When you're alone, you're accountable only for yourself. Which means you're going to be pretty honest and upfront about what YOU want and YOU need (and you can't pass the buck!). I like that feeling of seeing the complete "truth" in every circumstance. It's easier to do when you're on your own.

That feels almost too philosophical - does it make sense???

36. Posted by mtlchica (Respected Member 922 posts) 11y

Quoting tway

That's another great reason to travel alone - you can't blame anyone else for anything. No "well, you didn't want to go" or "you were whining" or "you were so disagreeable I figured you wanted to skip it".

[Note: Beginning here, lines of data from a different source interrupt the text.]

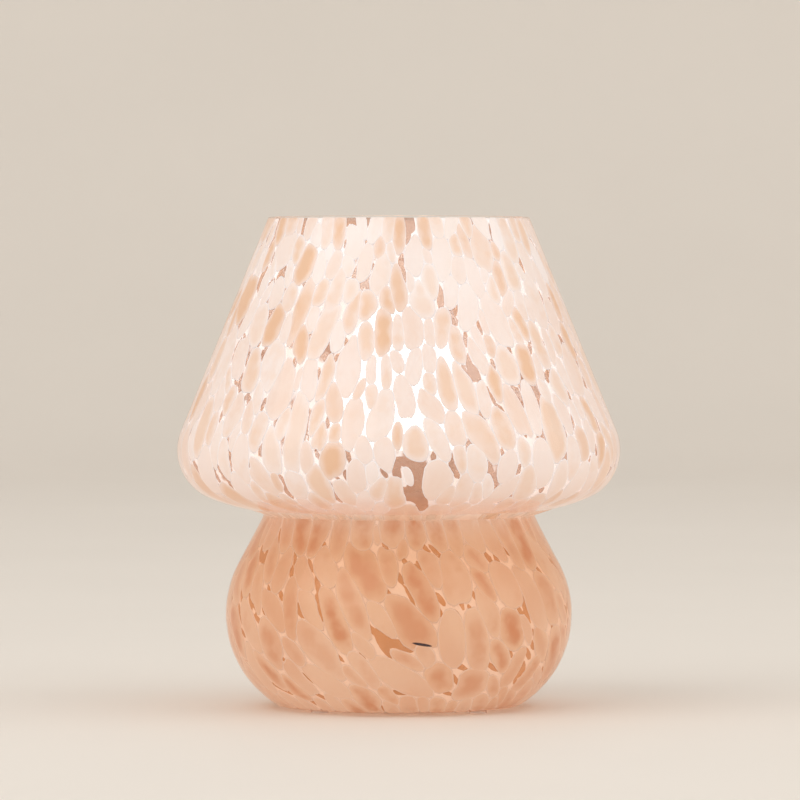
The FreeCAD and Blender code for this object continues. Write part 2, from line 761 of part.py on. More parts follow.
NODES = {
    "glass_body": glass_body,
    "foot_pads": foot_pads,
    "cord_grommet": cord_grommet,
    "base_nut": base_nut,
    "base_washer": base_washer,
    "lower_gasket": lower_gasket,
    "upper_gasket": upper_gasket,
    "spreader_plate": spreader_plate,
    "threaded_tube": threaded_tube,
    "stem_sleeve": stem_sleeve,
    "holder_cup": holder_cup,
    "holder_grub_screw": holder_grub_screw,
    "holder_core": holder_core,
    "holder_terminals": holder_terminals,
    "terminal_screws": terminal_screws,
    "side_contact": side_contact,
    "contact_plunger": contact_plunger,
    "plunger_spring": plunger_spring,
    "screw_shell": screw_shell,
    "holder_skirt": holder_skirt,
    "bulb_tip": bulb_tip,
    "bulb_insulator": bulb_insulator,
    "bulb_cap": bulb_cap,
    "bulb_housing": bulb_housing,
    "bulb_heat_sink": bulb_heat_sink,
    "led_board": led_board,
    "led_chips": led_chips,
    "driver_board": driver_board,
    "driver_parts": driver_parts,
    "bulb_dome": bulb_dome,
}

os.makedirs("parts", exist_ok=True)
for name, make in NODES.items():
    shape = make()
    solids = shape.Solids
    valid = shape.isValid() and all(s.isClosed() for s in solids)
    box = shape.BoundBox
    print(
        f"{name}: {len(solids)} solid(s), valid {valid}, {shape.Volume:.1f} mm3,"
        f" z {box.ZMin:.2f} to {box.ZMax:.2f}, x {box.XMin:.2f} to {box.XMax:.2f}"
    )
    shape.exportStep(f"parts/{name}.step")
print(f"thread clearance {THREAD_CLEARANCE}, pitch per radian {PITCH / (2 * math.pi):.6f} mm")
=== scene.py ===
# %% [markdown]
# # A lit mushroom lamp in speckled blown glass
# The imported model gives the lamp's real pieces: body, stem, lampholder and bulb. This
# lesson dresses them. Most of the work goes into the glass, because it is what one sees:
# a clear wall with hundreds of milky spots fused into it, glowing from the bulb inside.

import json
import math

import bpy
import numpy as np
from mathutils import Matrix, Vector


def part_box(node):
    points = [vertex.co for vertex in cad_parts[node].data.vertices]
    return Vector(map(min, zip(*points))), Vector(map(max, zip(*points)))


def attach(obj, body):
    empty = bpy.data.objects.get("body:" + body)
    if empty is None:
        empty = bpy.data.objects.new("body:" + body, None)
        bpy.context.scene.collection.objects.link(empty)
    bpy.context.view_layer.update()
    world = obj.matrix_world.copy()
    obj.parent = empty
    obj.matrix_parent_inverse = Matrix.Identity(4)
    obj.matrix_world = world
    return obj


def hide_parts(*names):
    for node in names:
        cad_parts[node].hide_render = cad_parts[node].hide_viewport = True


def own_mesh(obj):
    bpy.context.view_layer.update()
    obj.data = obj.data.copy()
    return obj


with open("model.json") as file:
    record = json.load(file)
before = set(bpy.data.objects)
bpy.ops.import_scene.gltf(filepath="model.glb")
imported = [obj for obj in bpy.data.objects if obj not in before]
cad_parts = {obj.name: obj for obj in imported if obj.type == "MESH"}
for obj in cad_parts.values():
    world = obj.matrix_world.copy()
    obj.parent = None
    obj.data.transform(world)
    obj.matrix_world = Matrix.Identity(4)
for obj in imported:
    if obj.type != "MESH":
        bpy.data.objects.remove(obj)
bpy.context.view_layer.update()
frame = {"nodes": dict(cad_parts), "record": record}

# %% [markdown]
# ## The drawing of the glass
# A glass blower's drawing of this body is one line, turned round the axis: a straight
# cone, a shoulder arc, a flatter arc under the cap, a tight crease at the waist, a short
# straight run and one big arc down to the foot. Each arc meets the next with the same
# tangent, so only radii and centres are needed. Lengths here are in millimetres.

# %% Driving sizes of the glass
HEIGHT, RIM_R = 243.0, 64.7
CAP_R, CAP_Z = 110.0, 127.5
SHOULDER_ROUND, UNDERSIDE_ROUND, UNDERSIDE_TURN = 25.5, 73.5, 65.0
CREASE_ROUND, NECK_LEAN = 2.5, 28.0
BASE_R, BASE_Z, BASE_ROUND = 86.0, 46.3, 52.8
WALL, FLOOR, FOOT_Z = 3.5, 5.0, 1.2
FOOT_ROUND, FLOOR_ROUND = 3.0, 6.0
FOOT_INNER_R, PUNT_R, PUNT_RISE = 50.0, 26.0, 9.0
HOLE_R = 5.25
RIM_ROUND = 0.8
OUTLET_Z, OUTLET_R = 46.3, 5.25
METRE = 0.001
print("lamp:", 2 * CAP_R, "mm across,", HEIGHT, "mm high")

# %% The turned profile
def arc(centre, radius, start, end, step=3.0):
    """Points on a circle between two angles in degrees, about step degrees apart."""
    count = max(3, int(abs(end - start) / step) + 1)
    turn = np.radians(np.linspace(start, end, count))
    return centre + radius * np.stack([np.cos(turn), np.sin(turn)], axis=1)


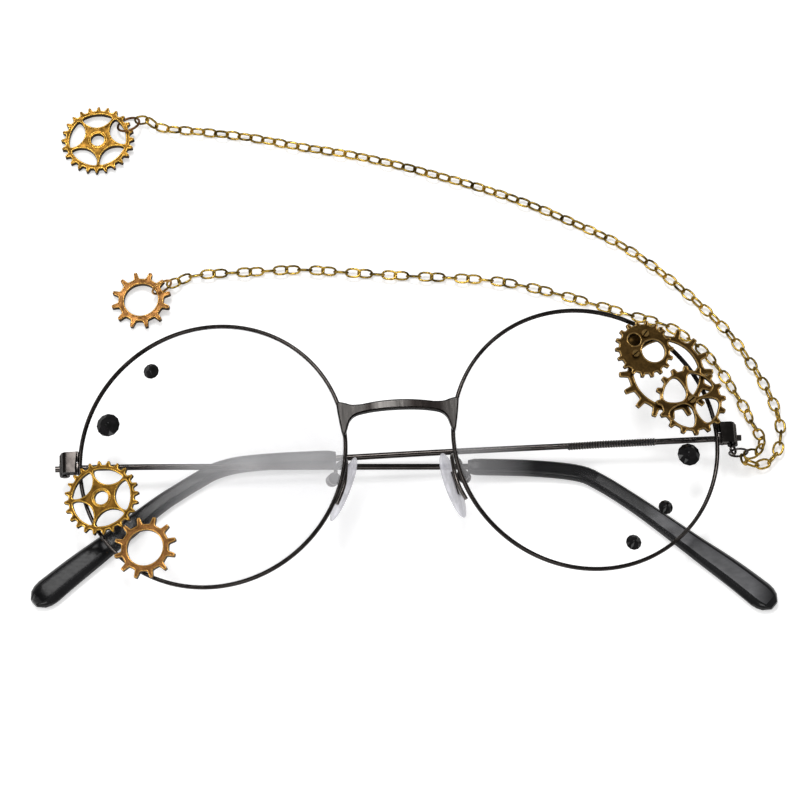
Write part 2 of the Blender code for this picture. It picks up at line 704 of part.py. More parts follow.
def nose_pad(side, s):
    down, across, face = pad_axes(side, s)
    top = Vector((*PAD_TOP[side], PAD_LEVEL))
    centre = top + down * PAD_LENGTH / 2
    pivot = centre - face * PAD_OFFSET - down * PAD_BELOW
    turn = Matrix((down, across, face)).transposed().to_euler()
    frame = empty("pad_axis_" + side, front, pivot, turn)
    pad_frame[side] = frame

    bm = bmesh.new()
    bmesh.ops.create_uvsphere(bm, u_segments=16, v_segments=8, radius=1.0)
    dome, back = 0.62 * PAD_THICKNESS, 0.38 * PAD_THICKNESS
    for vert in bm.verts:
        depth = dome if vert.co.z > 0 else back
        belly = 1 - 0.12 * vert.co.x
        vert.co = (vert.co.x * PAD_LENGTH / 2, vert.co.y * belly * PAD_WIDTH / 2, vert.co.z * depth)
    pad = smooth(from_bmesh("nose_pad_" + side, bm, SILICONE), 80)
    put(pad, frame, (PAD_BELOW, 0, PAD_OFFSET))
    seat = PAD_OFFSET - back
    plate_top = seat + 0.4 * MM
    pocket = box("pad_pocket_" + side,
                 (INSERT_LENGTH + 2 * PIN_GAP, INSERT_WIDTH + 2 * PIN_GAP, 2 * MM),
                 (PAD_BELOW, 0, plate_top + PIN_GAP - MM))
    cut(pad, put(pocket, frame))

    insert = box("pad_insert_" + side, (INSERT_LENGTH, INSERT_WIDTH, INSERT_THICKNESS),
                 (PAD_BELOW, 0, plate_top - INSERT_THICKNESS / 2), DARK_STEEL)
    put(insert, frame)
    web = box("tab_web_" + side, (1.4 * TAB_R, TAB_THICKNESS, plate_top - INSERT_THICKNESS / 2),
              (0, 0, (plate_top - INSERT_THICKNESS / 2) / 2))
    half_tab = TAB_THICKNESS / 2
    tab = rod("tab_" + side, TAB_R, (0, -half_tab, 0), (0, half_tab, 0), None, 14)
    eye = rod("tab_hole_" + side, PAD_SCREW_R + PIN_GAP, (0, -MM, 0), (0, MM, 0), None, 12)
    join(insert, put(web, frame), put(tab, frame))
    cut(insert, put(eye, frame))

    half_box = BOX_LENGTH / 2
    holder = rod("pad_box_" + side, BOX_R, (0, -half_box, 0), (0, half_box, 0), GUNMETAL, 14)
    box_turn = empty("pad_box_frame_" + side, front, pivot, turn)
    put(holder, box_turn)
    deep = TAB_R + SOLDER_GAP
    slot = box("box_slot_" + side, (4 * BOX_R, BOX_SLOT, 4 * MM), (0, 0, 2 * MM - deep))
    hole = rod("box_hole_" + side, PAD_SCREW_R + PIN_GAP, (0, -2 * MM, 0), (0, 2 * MM, 0), None, 12)
    cut(holder, put(slot, box_turn), put(hole, box_turn))

    head = half_box + PIN_GAP / 2
    screw = turned("pad_screw_" + side, [
        (0, head + PAD_SCREW_HEAD), (PAD_SCREW_HEAD_R * 0.75, head + PAD_SCREW_HEAD),
        (PAD_SCREW_HEAD_R, head + PAD_SCREW_HEAD / 2), (PAD_SCREW_HEAD_R, head), (PAD_SCREW_R, head),
        (PAD_SCREW_R, -half_box), (0, -half_box)], DARK_STEEL, 12)
    put(screw, box_turn, (0, 0, 0), (-s * math.pi / 2, 0, 0))

    pad_arm(side, s, pivot, down)


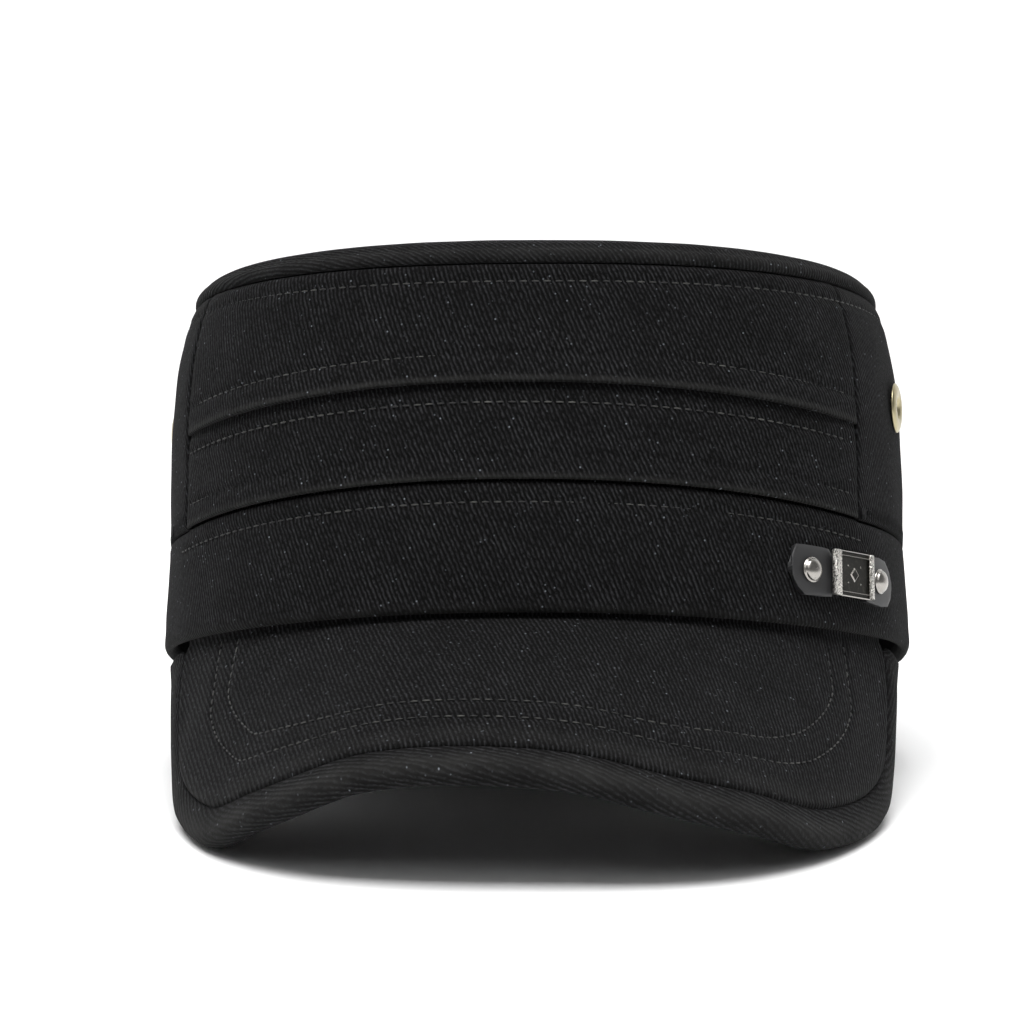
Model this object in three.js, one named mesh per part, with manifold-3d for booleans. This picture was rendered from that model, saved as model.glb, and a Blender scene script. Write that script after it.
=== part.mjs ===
// A flat-top cap of black cotton twill, millimetres, +Z up, front towards -Y.
// The crown is drawn upright with its rim on z = 0, and the finished cap is then
// leaned back until it rests on the two corners of its brim and the back of its rim.
import * as THREE from 'three';
import { mergeVertices } from 'three/addons/utils/BufferGeometryUtils.js';
import Module from 'manifold-3d';

const wasm = await Module();
wasm.setup();

// Driving dimensions
const rimHalfWidth = 87.5;
const rimHalfLength = 99.5;
const ovalPower = 2.25;
const topHalfWidth = 81.6;
const topHalfLength = 93.2;
const topForward = 1.8;
const sideBowPower = 7;
const frontHeight = 78.5;
const backHeight = 86;
const topSeamBow = 1.2;
const topRollWidth = 12;
const topCrest = 6.5;
const topDome = 1.6;
const cloth = 2;
const gap = 0.3;

const sideSeamTurn = 59.5;
const seamSkew = -4;
const upperTuckHeight = 52;
const lowerTuckHeight = 30.2;
const tuckDroop = 3.6;
const lipProud = 1.7;
const lipDepth = 5;
const tuckRecess = 0.5;

const bandThickness = 2.8;
const bandFlare = 0.9;
const bandEdgeRound = 1.1;
const bandFrontLift = 1.3;
const bandSideLift = 1.5;

const brimReach = 57.3;
const brimCentreDrop = 35.3;
const brimCornerDrop = 48;
const brimThickness = 5.6;
const brimArchShift = 12.9;
const brimEndTurn = 68;
const flangeHeight = 8;
const edgeStripWidth = 8.5;

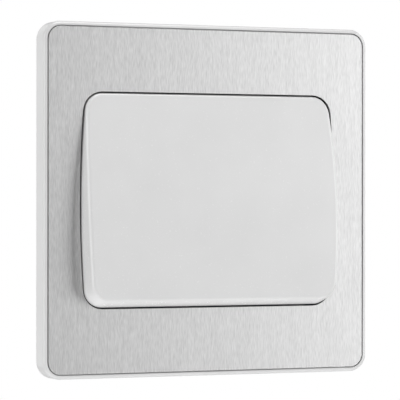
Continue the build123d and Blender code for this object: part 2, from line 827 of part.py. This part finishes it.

The best way to avoid situations like the skipping one you described is to talk to your potential travel mate before hand and see what they expect out of the trip. Then go ove the "must see" places for each of you and if your travel buddy is willing to split up for a day so you both can see everything you want. I don't think I would travel with anyone who wasn't keen to the idea of splitting up. Not just to make sure I get to see the sites I came to see, but also to give me a break of constatly seeing the same person 24/7. Sometimes you just need some "me time."

37. Posted by mtlchica (Respected Member 922 posts) 11y

Quoting mtlchica

Then go over the "must see" places...but also to give me a break of constantly seeing the same person 24/7.


38. Posted by noemagosa (Full Member 355 posts) 11y

I am NOT an only child (have a younger brother) and enjoy travelling solo. I also had a couple of long week-end away with a good friend of mine... As long as I'm discovering new things, and have the same interests (or similar), that'S fine with me!...

39. Posted by ChIqUiTtA (Respected Member 278 posts) 11y

to each his own...;)

40. Posted by MartinH (Full Member 67 posts) 11y

I had no theory per se, just a ponder, something I do a lot of I guess (day dreamer!) , I'm glad it sparked some interest though.

Something I find quite amusing is that, on the whole I know very few people who are an only child per percentage of people I know, no figures, but its just a general feeling, I often feel quite different being an only child as there aren't many who identify with it for me, but on this thread there seems to be quite a few coming forward, maybe just because its the subject matter, again its not factual but I wonder if say a travel site forum has more only child matches than other types of forums? (something hard to substantiate or correlate)

Again, more ponders, whilst I don't agree fully in pigeon holing someone based on trends, background, creed, race etc. I do find it interesting and how these lead to stereotypes.

Howabout parenting from the only children, would you raise an only child having been one yourself? (god willing that all can freely choose such a thing). I think I'd have atleast two, more than that scares me silly, in fact thinking about kids scares me silly.. what am I doing!

DAMNIT, i'm away with the fairies again, Oooh look ice cream.